Original Comedy “Dead Lines” Makes Global Debut
at The Kansas City Fringe Festival
Ben Schatzel’s New Show Premieres at KC Fringe
Among the dozens of new plays coming to this year’s Kansas City Fringe Festival, the new comedy one-act “Dead Lines” by award-winning writer Ben Schatzel will draw a balance between fans of sketch comedy, romantic comedy, and experimental theatre.
The Kansas City Fringe Festival has always aimed to present new and fresh theatrical experiences to Kansas City. Ben Schatzel’s “Dead Lines”, produced in conjunction with The Groundhog Day Theater, is sure to embody the KC Fringe spirit while providing tons of laughs to go along with it. The one-act comedy tells of a story between two sketch comedy writers, Diane Decker and Logan Lance, who work for the nation’s biggest comedy show. Over the course of five weeks, the two writers meet up at a local bar and hash through their sketch ideas, as each of these sketches is played out in real-time to the audience. Tensions rise as the two writers begin to explore different aspects of their professional and personal relationship while continuing to communicate primarily through the creation of their comedy.

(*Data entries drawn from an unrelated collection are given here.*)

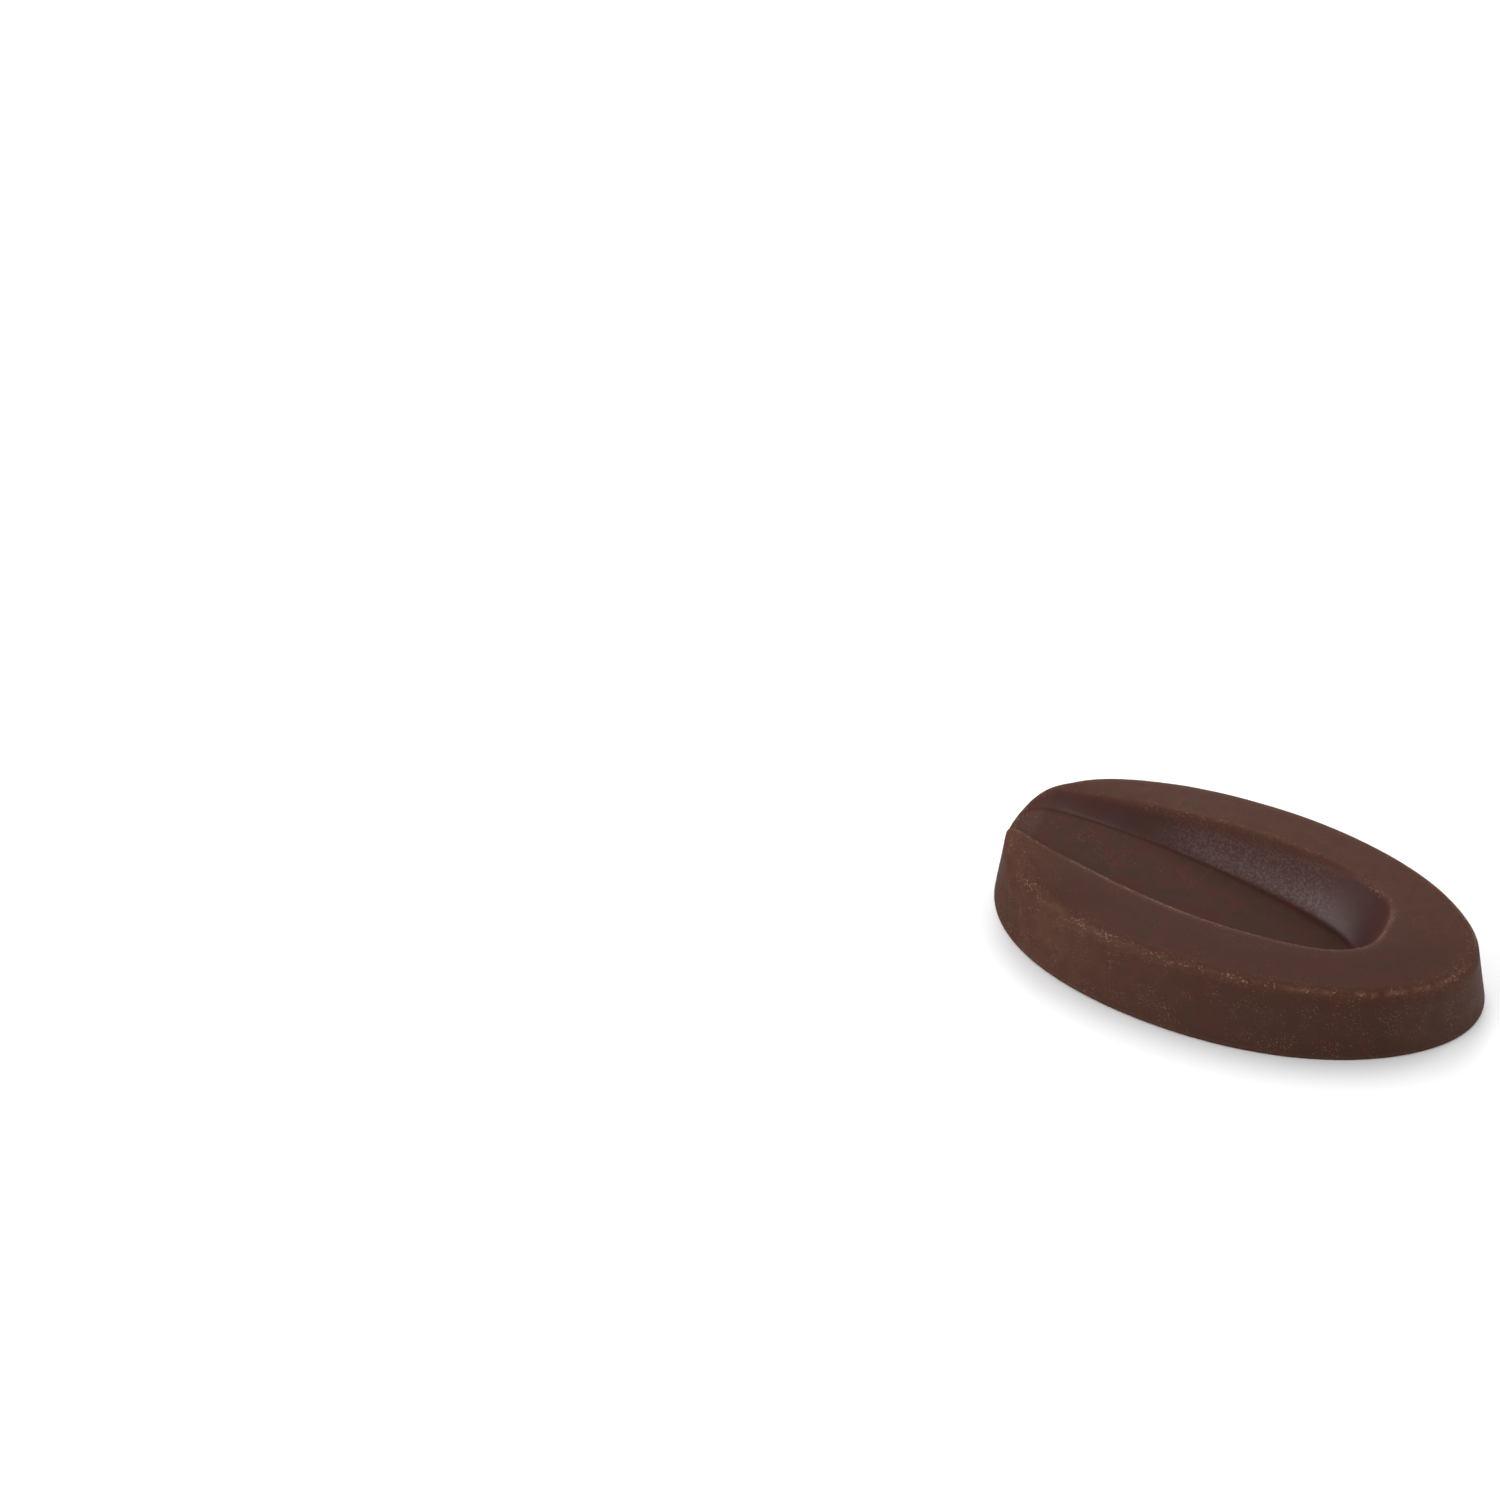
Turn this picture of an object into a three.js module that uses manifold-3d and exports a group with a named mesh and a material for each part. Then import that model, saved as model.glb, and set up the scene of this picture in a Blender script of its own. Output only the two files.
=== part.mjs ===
// An oval disc of dark couverture chocolate, cast in an open mould, with a bean-like crease along its top.
// Millimetres, +Z up. The origin is the middle of the flat underside, +X runs along the length.
// The crease is open at the -X end, the tip, and closed at the +X end, the round end.
import * as THREE from 'three';
import { LoftGeometry } from 'three/addons/geometries/LoftGeometry.js';
import { mergeVertices } from 'three/addons/utils/BufferGeometryUtils.js';
import Module from 'manifold-3d';

// Overall size
const LENGTH = 38;
const WIDTH = 22;
const THICKNESS = 6;

// The oval is a little fuller than an ellipse towards the tip and slimmer towards the round end.
// The three numbers weigh cos, cos squared and cos cubed of the angle round the oval.
const FULLNESS = [-0.039, 0.03, -0.078];

// The side leans in by this much for each millimetre of height
const SIDE_LEAN = 0.31;
const SIDE_LEAN_AT_TIP = 0.11;
const SIDE_LEAN_AT_ROUND_END = 0.18;

// Outside its flat crown the rim slopes down by this much for each millimetre
const RIM_SLOPE = 0.105;

// The crown's inset and the radius of the top edge, by the angle round the oval in degrees
const CROWN_INSETS = [[0, 5.6], [120, 5.6], [150, 4.2], [160, 2.4], [205, 2.4], [240, 5.6], [360, 5.6]];
const TOP_EDGE_RADII = [
  [0, 1.15], [60, 1.3], [90, 1.15], [130, 1.3], [155, 1], [180, 1.1], [200, 1.7], [225, 1.9], [255, 1.1],
  [360, 1.15]
];
const FOOT_RADIUS = 0.15;

// The crease is three curves seen from above, one inside the other: the shoulder, where the rim starts
// to roll over, the crest, where the roll turns into the wall, and the floor's edge.
// end: where the curve closes. widest: where it has its full half width. endPower: how blunt it closes.
// tipHalfWidth: its half width at the tip. taperPower: how late it narrows towards the tip.
// Towards the tip the wall on the -Y side is steep and narrow, and the one on the +Y side broad and soft.
const STEEP_SHOULDER = {
  end: 11.65, widest: -0.6, halfWidth: 5.35, endPower: 2.7, tipHalfWidth: 1.6, taperPower: 1.6
};
const STEEP_CREST = {
  end: 11.05, widest: -0.6, halfWidth: 4.7, endPower: 2.8, tipHalfWidth: 1, taperPower: 1.6
};
const BROAD_SHOULDER = {
  end: 11.65, widest: -6, halfWidth: 6.05, endPower: 2.7, tipHalfWidth: 4.9, taperPower: 1.5
};
const BROAD_CREST = {
  end: 11.05, widest: -6, halfWidth: 4.75, endPower: 3.3, tipHalfWidth: 3.4, taperPower: 1.2
};
const FLOOR = {
  end: 8.8, widest: -4.5, halfWidth: 3.2, endPower: 1.9, tipHalfWidth: 0.8, taperPower: 2.6
};

// The floor is a ramp, deepest at its closed end and level with the rim near the tip, where it turns down
const FLOOR_DEPTH = 3.85;
const FLOOR_DEPTH_AT_TIP = -0.1;
const RAMP_POWER = 1.53;
const EXIT_START = -16;
const EXIT_DROP = 1.95;

// How far the rim has rolled down at the steep crest. The broad side rolls further, until its roll is as
// steep as its wall. Between the two places below it changes to the steep form, and the two meet at the end.
const CREST_DROP = 0.15;
const BROAD_UNTIL = 4;
const STEEP_FROM = 9;

// Facets
const STEPS_ROUND_OVAL = 144;
const STEPS_UP_TOP_EDGE = 6;
const STEPS_UP_FOOT = 2;
const STEPS_ALONG_CREASE = 60;
const STEPS_ACROSS_SHOULDER = 3;

// The form taken out as the crease runs past the tip and above the rim
const OVERRUN = 1;
const CENTRE_LINE_SHORTER = 0.4;

const CHOCOLATE_COLOUR = 0x4b312b;
const HALF_LENGTH = LENGTH / 2;

function blend(from, to, share) {
  return from + (to - from) * share;
}

// 0 at start, 1 at end, and soft between them
function softStep(value, start, end) {
  const share = Math.min(1, Math.max(0, (value - start) / (end - start)));
  return share * share * (3 - 2 * share);
}

// A value given at a few angles, with soft blends between them
function byAngle(table, angle) {
  const degrees = angle * 180 / Math.PI;
  const after = table.findIndex(([mark]) => mark > degrees);
  const [[start, from], [end, to]] = table.slice(after - 1, after + 1);
  return blend(from, to, softStep(degrees, start, end));
}

// One loop of the body, pulled in from the base oval by an inset. Inset and height may depend on the angle.
function ovalRing(insetAt, heightAt) {
  const ring = [];
  for (let i = 0; i < STEPS_ROUND_OVAL; i++) {
    const angle = i / STEPS_ROUND_OVAL * 2 * Math.PI;
    const c = Math.cos(angle);
    const fullness = 1 + FULLNESS[0] * c + FULLNESS[1] * c ** 2 + FULLNESS[2] * c ** 3;
    const x = (HALF_LENGTH - insetAt(angle)) * c;
    const y = (WIDTH / 2 - insetAt(angle)) * Math.sin(angle) * fullness;
    ring.push(new THREE.Vector3(x, y, heightAt(angle)));
  }
  return ring;
}

// The lean of the side, a smooth blend between its long sides and its two ends
function sideLean(angle) {
  const c = Math.cos(angle);
  const difference = (SIDE_LEAN_AT_ROUND_END - SIDE_LEAN_AT_TIP) / 2;
  const average = (SIDE_LEAN_AT_ROUND_END + SIDE_LEAN_AT_TIP) / 2;
  return SIDE_LEAN + difference * c + (average - SIDE_LEAN) * c ** 2;
}

// The top edge at an angle round the oval: a circle tangent to the leaning side and to the sloping rim.
// share runs from 0 at the side to 1 at the rim.
function topEdge(angle, share) {
  const lean = sideLean(angle);
  const tilt = Math.atan(lean);
  const rimTilt = Math.atan(RIM_SLOPE);
  const radius = byAngle(TOP_EDGE_RADII, angle);
  const underRim = THICKNESS - RIM_SLOPE * byAngle(CROWN_INSETS, angle) - radius / Math.cos(rimTilt);
  const underSide = (underRim - FOOT_RADIUS) * lean + radius / Math.cos(tilt);
  const middleInset = underSide / (1 - RIM_SLOPE * lean);
  const turn = blend(tilt, Math.PI / 2 - rimTilt, share);
  return {
    inset: middleInset - radius * Math.cos(turn),
    height: underRim + RIM_SLOPE * middleInset + radius * Math.sin(turn)
  };
}

// The body without its crease: foot rounding, leaning side, top edge, sloping rim and flat crown
function bodyGeometry() {
  const rings = [];
  for (let i = 0; i <= STEPS_UP_FOOT; i++) {
    const turn = i / STEPS_UP_FOOT * Math.PI / 2;
    const inset = FOOT_RADIUS * (1 - Math.sin(turn));
    const height = FOOT_RADIUS * (1 - Math.cos(turn));
    rings.push(ovalRing(() => inset, () => height));
  }
  for (let i = 0; i <= STEPS_UP_TOP_EDGE; i++) {
    const share = i / STEPS_UP_TOP_EDGE;
    rings.push(ovalRing((angle) => topEdge(angle, share).inset, (angle) => topEdge(angle, share).height));
  }
  rings.push(ovalRing((angle) => byAngle(CROWN_INSETS, angle), () => THICKNESS));
  return new LoftGeometry(rings, { capStart: true, capEnd: true });
}

// Half width of one of the crease's curves at x, or of a blend of two of them
function halfWidthAt(curve, x) {
  if (x >= curve.widest) {
    const share = Math.min(1, (x - curve.widest) / (curve.end - curve.widest));
    return curve.halfWidth * (1 - share ** curve.endPower) ** (1 / curve.endPower);
  }
  const share = (curve.widest - x) / (curve.widest + HALF_LENGTH);
  return curve.halfWidth - (curve.halfWidth - curve.tipHalfWidth) * share ** curve.taperPower;
}

function blendCurves(from, to, share) {
  const mixed = {};
  for (const key of Object.keys(from)) {
    mixed[key] = blend(from[key], to[key], share);
  }
  return mixed;
}

function floorHeight(x) {
  const share = Math.max(0, (FLOOR.end - x) / (FLOOR.end + HALF_LENGTH));
  const pastExit = Math.max(0, (EXIT_START - x) / (EXIT_START + HALF_LENGTH));
  const ramp = blend(FLOOR_DEPTH, FLOOR_DEPTH_AT_TIP, share ** RAMP_POWER);
  return THICKNESS - ramp - EXIT_DROP * pastExit ** 2;
}

function crestDrop(x, broad) {
  if (!broad || x > STEEP_FROM) return CREST_DROP;
  const crest = halfWidthAt(BROAD_CREST, x);
  const rollWidth = halfWidthAt(BROAD_SHOULDER, x) - crest;
  const wallWidth = crest - halfWidthAt(FLOOR, x);
  const tangentDrop = (THICKNESS - floorHeight(x)) * rollWidth / (rollWidth + 2 * wallWidth);
  return blend(tangentDrop, CREST_DROP, softStep(x, BROAD_UNTIL, STEEP_FROM));
}

// A closed loop, counterclockwise from above: out along the first curve at -Y, round the end and back along
// the second at +Y. Its points crowd towards the closed end, where it bends most.
function creaseRing(steepCurve, broadCurve, heightAt, widthScale = 1, shorter = 0) {
  const start = -HALF_LENGTH - OVERRUN + shorter;
  const end = steepCurve.end - shorter;
  const ring = [];
  for (let i = -STEPS_ALONG_CREASE; i <= STEPS_ALONG_CREASE; i++) {
    const broad = i > 0;
    const x = start + (end - start) * Math.sin((1 - Math.abs(i) / STEPS_ALONG_CREASE) * Math.PI / 2);
    const y = Math.sign(i) * halfWidthAt(broad ? broadCurve : steepCurve, x) * widthScale;
    ring.push(new THREE.Vector3(x, y, heightAt(x, broad)));
  }
  return ring;
}

// Rings of the crease from the floor's centre line out to its edge, up the wall and over the shoulder
function creaseGeometry() {
  const rings = [
    creaseRing(FLOOR, FLOOR, floorHeight, 0, CENTRE_LINE_SHORTER),
    creaseRing(FLOOR, FLOOR, floorHeight)
  ];
  for (let i = STEPS_ACROSS_SHOULDER; i >= 0; i--) {
    const share = i / STEPS_ACROSS_SHOULDER;
    const steepCurve = blendCurves(STEEP_SHOULDER, STEEP_CREST, share);
    const broadCurve = blendCurves(BROAD_SHOULDER, BROAD_CREST, share);
    const heightAt = (x, broad) => THICKNESS - crestDrop(x, broad) * share ** 2;
    rings.push(creaseRing(steepCurve, broadCurve, heightAt));
  }
  rings.push(creaseRing(STEEP_SHOULDER, BROAD_SHOULDER, () => THICKNESS + OVERRUN));
  return new LoftGeometry(rings, { capEnd: true });
}

const wasm = await Module();
wasm.setup();

function solidOf(geometry) {
  const bare = new THREE.BufferGeometry();
  bare.setAttribute('position', geometry.attributes.position);
  bare.setIndex(geometry.index);
  const merged = mergeVertices(bare);
  return new wasm.Manifold(new wasm.Mesh({
    numProp: 3,
    vertProperties: merged.attributes.position.array,
    triVerts: new Uint32Array(merged.index.array)
  }));
}

function geometryOf(solid) {
  const mesh = solid.getMesh();
  const geometry = new THREE.BufferGeometry();
  geometry.setAttribute('position', new THREE.BufferAttribute(mesh.vertProperties, mesh.numProp));
  geometry.setIndex(new THREE.BufferAttribute(mesh.triVerts, 1));
  geometry.computeVertexNormals();
  return geometry;
}

function chocolateDisc() {
  const solid = solidOf(bodyGeometry()).subtract(solidOf(creaseGeometry()));
  const chocolate = new THREE.MeshStandardMaterial({ color: CHOCOLATE_COLOUR, roughness: 0.5 });
  const mesh = new THREE.Mesh(geometryOf(solid), chocolate);
  mesh.name = 'chocolate_disc';
  return mesh;
}

const part = new THREE.Group();
part.add(chocolateDisc());

export default part;
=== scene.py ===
# %% [markdown]
# # An oval disc of dark couverture
# This lesson dresses one small casting: a disc of dark chocolate, 38 mm long and shaped like half a bean,
# with a crease along its top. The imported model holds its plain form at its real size. It is loaded first,
# and everything after it is fitted to that form, so the dressed disc stays where the plain one is.

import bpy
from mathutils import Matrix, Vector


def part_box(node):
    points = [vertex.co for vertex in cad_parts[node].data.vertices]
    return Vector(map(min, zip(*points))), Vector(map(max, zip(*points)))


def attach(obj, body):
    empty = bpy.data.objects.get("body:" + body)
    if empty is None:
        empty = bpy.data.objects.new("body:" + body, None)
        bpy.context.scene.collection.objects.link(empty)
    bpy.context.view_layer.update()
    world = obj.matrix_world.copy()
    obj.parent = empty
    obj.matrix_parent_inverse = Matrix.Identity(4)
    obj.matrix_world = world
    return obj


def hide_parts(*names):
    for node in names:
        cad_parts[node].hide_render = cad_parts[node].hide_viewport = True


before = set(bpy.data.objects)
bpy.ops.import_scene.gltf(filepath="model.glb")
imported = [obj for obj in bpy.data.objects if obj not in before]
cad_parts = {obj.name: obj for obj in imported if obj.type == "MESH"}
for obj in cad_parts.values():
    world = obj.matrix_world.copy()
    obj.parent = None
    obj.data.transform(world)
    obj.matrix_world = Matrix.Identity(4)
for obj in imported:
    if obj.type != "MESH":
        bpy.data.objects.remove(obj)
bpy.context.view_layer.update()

# %% [markdown]
# ## Sizes
# The length and thickness are read from the plain disc, and its half width is given. The other sizes say
# how the real piece is moulded: its sides lean in so that it drops out of the mould, and its edges are
# rounded. A disc this small is easier to think of in millimetres, so every length here is in millimetres
# until the mesh is made in metres. A value that changes round the oval is a short table, by the angle in
# degrees from the round end.

# %% Sizes of the body
import math

import bpy
import numpy as np
from mathutils import Vector, noise

MM = 0.001
low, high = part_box("chocolate_disc")
HALF_LENGTH = (high.x - low.x) / MM / 2
HALF_WIDTH = 11.0
THICKNESS = (high.z - low.z) / MM

# The oval is made fuller or slimmer by these shares of the cosine of the angle, its square and its cube
FULLNESS = (-0.039, 0.03, -0.078)

# How far the sides lean in, and how far the rim drops outside its crown, for each millimetre
SIDE_LEAN = 0.31
SIDE_LEAN_AT_TIP = 0.11
SIDE_LEAN_AT_ROUND_END = 0.18
RIM_SLOPE = 0.105

FOOT_RADIUS = 0.15
CROWN_INSETS = {0: 5.6, 120: 5.6, 150: 4.2, 160: 2.4, 205: 2.4, 240: 5.6, 360: 5.6}
TOP_EDGE_RADII = {0: 1.15, 60: 1.3, 90: 1.15, 130: 1.3, 155: 1.0, 180: 1.1, 200: 1.7, 225: 1.9, 255: 1.1,
                  360: 1.15}
print("half length", round(HALF_LENGTH, 2), "thickness", round(THICKNESS, 2))

# %% [markdown]
# ## The crease in plan
# Seen from above the crease is three curves, one inside the other: the shoulder, where the rim starts to
# roll over, the crest, where the roll turns into the wall, and the floor's edge. Each one is blunt at its
# closed end and tapers towards the tip, where the crease is open. One long side is steep and narrow and the
# other broad and soft, so the shoulder and the crest have a curve for each side. A few numbers give each
# curve, and blends of two curves give everything between them, so the wall keeps its form round the closed
# end too.

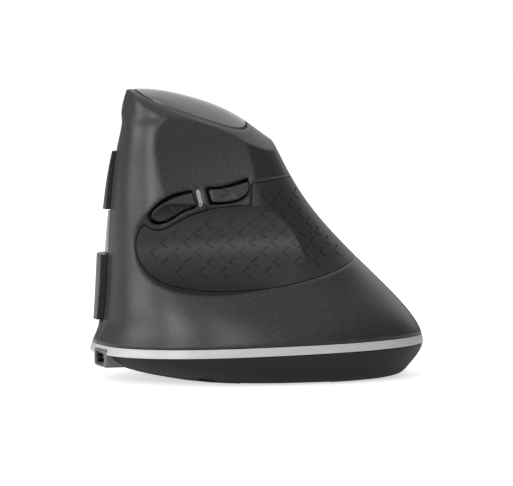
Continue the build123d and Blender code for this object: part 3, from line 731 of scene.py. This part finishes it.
def buildFloor(look):
    bpy.ops.object.select_all(action="DESELECT")
    bpy.ops.mesh.primitive_plane_add(size=look["floorSize"])
    floor = bpy.context.active_object
    floor.name = "floor"
    surface = bpy.data.materials.new("paleFloor")
    surface.use_nodes = True
    tree = surface.node_tree
    shader = tree.nodes["Principled BSDF"]
    shader.inputs["Base Color"].default_value = look["floorColor"]
    shader.inputs["Roughness"].default_value = look["floorRoughness"]
    shader.inputs["Specular IOR Level"].default_value = look["floorSpecular"]
    shader.inputs["Emission Color"].default_value = (1, 1, 1, 1)
    seen = addNode(tree, "ShaderNodeLightPath")
    glow = addNode(tree, "ShaderNodeMapRange", None,
                   {"To Min": look["floorLight"], "To Max": look["floorGlow"]})
    tree.links.new(seen.outputs["Is Camera Ray"], glow.inputs["Value"])
    tree.links.new(glow.outputs["Result"], shader.inputs["Emission Strength"])
    # From below the floor is clear, so the underside can be seen
    below = addNode(tree, "ShaderNodeNewGeometry")
    clear = addNode(tree, "ShaderNodeBsdfTransparent")
    either = addNode(tree, "ShaderNodeMixShader")
    tree.links.new(below.outputs["Backfacing"], either.inputs["Fac"])
    tree.links.new(shader.outputs["BSDF"], either.inputs[1])
    tree.links.new(clear.outputs["BSDF"], either.inputs[2])
    tree.links.new(either.outputs["Shader"], tree.nodes["Material Output"].inputs["Surface"])
    floor.data.materials.append(surface)


def buildSky(look):
    # White behind the mouse, but dim as a light
    world = bpy.data.worlds.new("studio")
    bpy.context.scene.world = world
    world.use_nodes = True
    tree = world.node_tree
    sky = tree.nodes["Background"]
    sky.inputs["Color"].default_value = (1, 1, 1, 1)
    seen = addNode(tree, "ShaderNodeLightPath")
    strength = addNode(tree, "ShaderNodeMapRange", None,
                       {"To Min": look["skyLight"], "To Max": look["skyCamera"]})
    tree.links.new(seen.outputs["Is Camera Ray"], strength.inputs["Value"])
    tree.links.new(strength.outputs["Result"], sky.inputs["Strength"])


lightLook = {
    # name: (place, size, power, color), all aimed at the same point
    "farPanel": ((0.95, -0.45, 0.75), (1.6, 1.2), 5.0, (1.0, 0.96, 0.94)),
    "frontSide": ((-0.85, 0.95, 0.28), (0.45, 1.0), 8.0, (1.0, 0.99, 0.98)),
    "frontLow": ((0.10, 1.20, 0.40), (1.0, 0.5), 5.0, (1.0, 0.99, 0.98)),
    "thumbSide": ((-1.15, 0.10, 0.62), (0.35, 0.45), 2.4, (1.0, 0.97, 0.95)),
}
lightAim = (0, 0, 0.04)            # the middle of the mouse
sunLook = {
    "strength": 1.25,
    "angle": math.radians(140),
    "tilt": math.radians(12),      # towards the thumb side
    "lean": math.radians(28),      # towards the front
}


def aimAt(thing, place, target):
    thing.location = place
    thing.rotation_mode = "QUATERNION"
    thing.rotation_quaternion = (Vector(target) - Vector(place)).to_track_quat("-Z", "Y")


def buildLights(lights):
    for name, (place, size, power, color) in lights.items():
        lamp = bpy.data.lights.new(name, "AREA")
        lamp.shape = "RECTANGLE"
        lamp.size, lamp.size_y = size
        lamp.energy = power
        lamp.color = color
        holder = bpy.data.objects.new(name, lamp)
        bpy.context.scene.collection.objects.link(holder)
        aimAt(holder, place, lightAim)


def buildOverhead(look):
    # One very wide, even light from above, so floor and mouse share a soft shadow
    lamp = bpy.data.lights.new("overhead", "SUN")
    lamp.energy = look["strength"]
    lamp.angle = look["angle"]
    holder = bpy.data.objects.new("overhead", lamp)
    bpy.context.scene.collection.objects.link(holder)
    holder.rotation_euler = (-look["lean"], -look["tilt"], 0)


cameraLook = {
    "turn": math.radians(18),      # from straight at the thumb side towards the front
    "tilt": math.radians(3),
    "distance": 1.0,
    "target": (0.0, 0.0, 0.03865),
    "lens": 241.98,
    "sensor": 36.0,
    "nearest": 0.01,
    "farthest": 50.0,
}


def buildCamera(look):
    lens = bpy.data.cameras.new("camera")
    lens.lens = look["lens"]
    lens.sensor_width = look["sensor"]
    lens.clip_start, lens.clip_end = look["nearest"], look["farthest"]
    camera = bpy.data.objects.new("camera", lens)
    bpy.context.scene.collection.objects.link(camera)
    turn, tilt = look["turn"], look["tilt"]
    level = math.cos(tilt)
    away = Vector((-math.cos(turn) * level, math.sin(turn) * level, math.sin(tilt)))
    target = Vector(look["target"])
    aimAt(camera, target + away * look["distance"], target)
    bpy.context.scene.camera = camera


buildFloor(stageLook)
buildSky(stageLook)
buildLights(lightLook)
buildOverhead(sunLook)
buildCamera(cameraLook)
bpy.context.scene.view_settings.view_transform = "Standard"
print("stage, lights and camera made")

Dead Lines will showcase a cast of local actors from across the Kansas City area, including Brent Custer, recently cast in “Rock of Ages” with The Barn Players, Mia Beckerman, an actor originally from Los Angeles , Jordan Grant, a television and theatre actor from Lawrence, Manu Ajmani, a three-time Fringe veteran, and Briana Van Deusen, a KC native and Los Angeles transplant making her Kansas City Fringe debut. Van Deusen, who leads the show through the role of Diane Decker said, “This show has been a really good challenge for me to explore sides of my acting that I haven’t before.” Van Deusen, along with the rest of the cast and crew, is looking forward to present the worldwide premiere of the brand-new comedy.
Dead Lines will be playing five performances at The Westport Coffeehouse Theater, July 21st-28th.